Mountains and Plains
Slovenia has two climates: the mountainous north is wetter in the winter and cooler in the summer and the flat south has a more distinctly Mediterranean climate.
In the northeast, the town of Maribor has festivals in every season. In the center, Ljubljana is one of the smallest capital cities in the world. We recommend walking up to the castle in the center of the old city and on market days coming down on the other side of the castle directly into the large outdoor market.
In the northwest is the small city of Bled situated on Lake Bled. Many tourist guides will suggest taking the boat ride to the island at the northeastern corner of the lake and to walk around the ancient church. To be honest, we think that this tourist attraction is greatly over-rated but walking along the lake and swimming in it are simply wonderful. In the winter, it’s cold along the lake but it is never truly hot in the summer.
On the other side of the lake is the local castle. There are an excellent restaurant and pub at the base of the castle.
Bled borders on the vast Triglav National Park. There are many days when fog or drizzle make driving in the park a bit slower than one might like but the little villages within the park are well worth the time spent winding around the mountains.
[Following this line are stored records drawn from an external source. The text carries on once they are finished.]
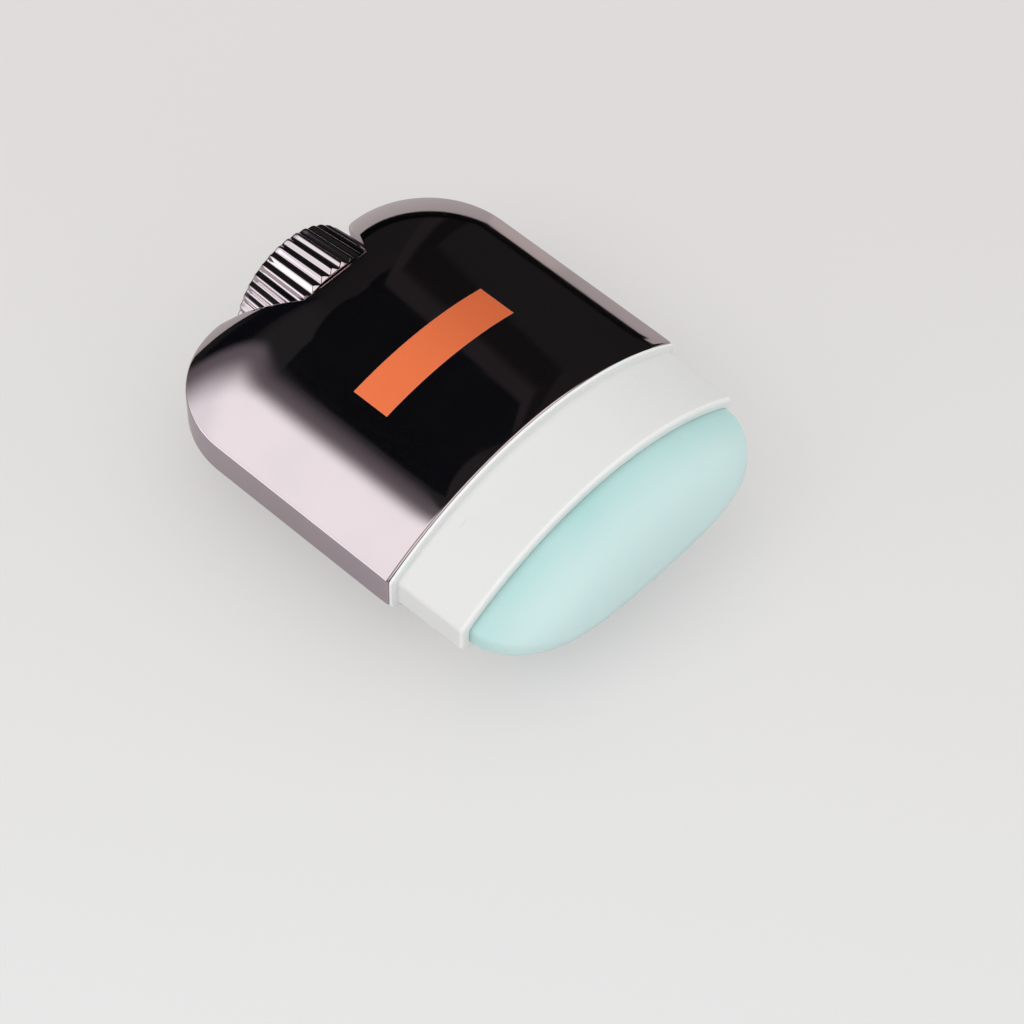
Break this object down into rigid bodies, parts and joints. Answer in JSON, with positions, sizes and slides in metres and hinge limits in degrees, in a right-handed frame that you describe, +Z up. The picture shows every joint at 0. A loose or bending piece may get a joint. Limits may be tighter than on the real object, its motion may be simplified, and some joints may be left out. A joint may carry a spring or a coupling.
{
  "type": "twist-up sunscreen stick",
  "caption": "Twist-up sunscreen stick, cap off: pillow-shaped plated casing, white collar, domed pale green bar and a fluted knob that a lead screw links to the bar.",
  "frame": {"origin": "middle of the bounding box on the surface that the stick lies on", "axes": "+Y along the stick towards the knob, the bar points to -Y; +X across its width; +Z up out of its front face"},
  "size_m": [0.05, 0.0628, 0.0209],
  "materials": {
    "rose_chrome_plating": "mirror-bright vacuum plating on plastic, tinted rose grey",
    "white_satin_plastic": "white satin moulding",
    "carrier_plastic": "natural polypropylene",
    "mint_sunscreen": "waxy solid, pale mint, soft sheen",
    "acetal": "smooth ivory bearing plastic",
    "silicone": "greased silicone cord",
    "spring_steel": "blanked spring steel"
  },
  "bodies": {
    "case": {"outer_case": "rose_chrome_plating", "inner_barrel": "white_satin_plastic", "knob_bush": "acetal", "thrust_washer": "acetal"},
    "knob": {"knob_shell": "rose_chrome_plating", "knob_core": "white_satin_plastic", "lead_screw": "acetal", "spindle_clip": "spring_steel", "spindle_o_ring": "silicone"},
    "bar": {"sunscreen_bar": "mint_sunscreen", "carrier": "carrier_plastic"}
  },
  "joints": [
    {"name": "knob_turn", "type": "hinge", "parent": "case", "child": "knob", "pos_m": [0, 0.025, 0.01046], "axis": [0, -1, 0], "range_deg": [-180, 1710]},
    {"name": "bar_rise", "type": "slide", "parent": "case", "child": "bar", "axis": [0, -1, 0], "range_m": [-0.002, 0.019]}
  ],
  "couplings": [
    {"joint": "bar_rise", "follows": "knob_turn", "m_per_rad": 0.00063662}
  ]
}
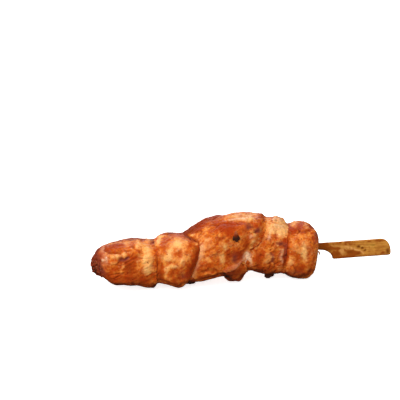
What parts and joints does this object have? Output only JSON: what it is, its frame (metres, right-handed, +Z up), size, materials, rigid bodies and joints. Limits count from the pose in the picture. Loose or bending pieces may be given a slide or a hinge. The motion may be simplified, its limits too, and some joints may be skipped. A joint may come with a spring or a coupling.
{
  "type": "chicken kebab skewer",
  "caption": "Grilled chunks of chicken in an orange-brown marinade, threaded on a bamboo stick with a flat handle and lying on their side.",
  "frame": {"origin": "middle of the bounding box's underside, on the surface that the skewer lies on", "axes": "+X along the stick from its point to its handle, +Z up, -Y the side that the handle's broad face looks to"},
  "size_m": [0.1606, 0.0316, 0.0345],
  "materials": {
    "grilled_chicken": "oily browned meat, orange to red-brown with charred edges and pale patches",
    "bamboo": "matte bamboo with fine grain along the stick, stained by the marinade"
  },
  "bodies": {
    "root": {"bamboo_skewer": "bamboo", "chicken_1_charred_end": "grilled_chicken", "chicken_2_pillow": "grilled_chicken", "chicken_3_large": "grilled_chicken", "chicken_4_small": "grilled_chicken", "chicken_5_handle_end": "grilled_chicken"}
  },
  "joints": []
}
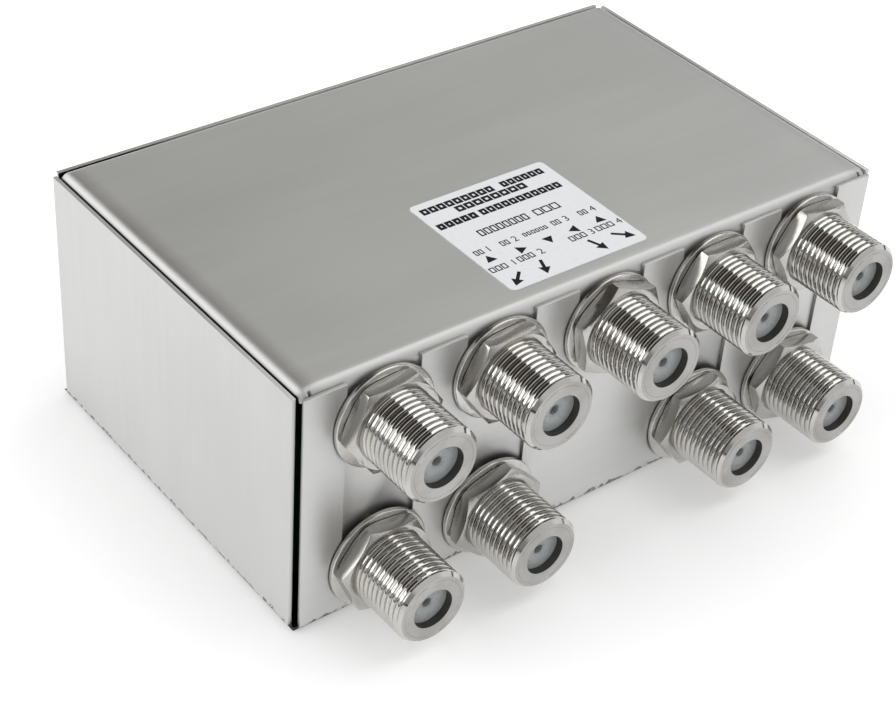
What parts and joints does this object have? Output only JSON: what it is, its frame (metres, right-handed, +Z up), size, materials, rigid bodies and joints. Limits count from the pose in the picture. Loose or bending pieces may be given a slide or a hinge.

Velika Planina is about a one and a half hour drive north of Ljubljana. It is a plateau on which local herdsmen bring their cows in June until winter starts. There is a sky rail that brings visitors. You’ll need good shoes for this attraction. The local herdsmen will offer you sour milk which is the Slovenian way of saying yogurt.
The People of Slovenia
A tour guide told us that the Slovenian people are “lazy perfectionists”. By this he meant that the people don’t have the strong drive to extract yet another million dollars from their businesses. They like to live quiet, relaxed lives. They also don’t like to argue with each other. You’ll feel that very quickly when you visit the country.
The perfectionist side of the Slovenian makeup is that when they do something, they do it perfectly. You’ll find this in everything they do for you.
A visit to Slovenia will make you want to return again and again.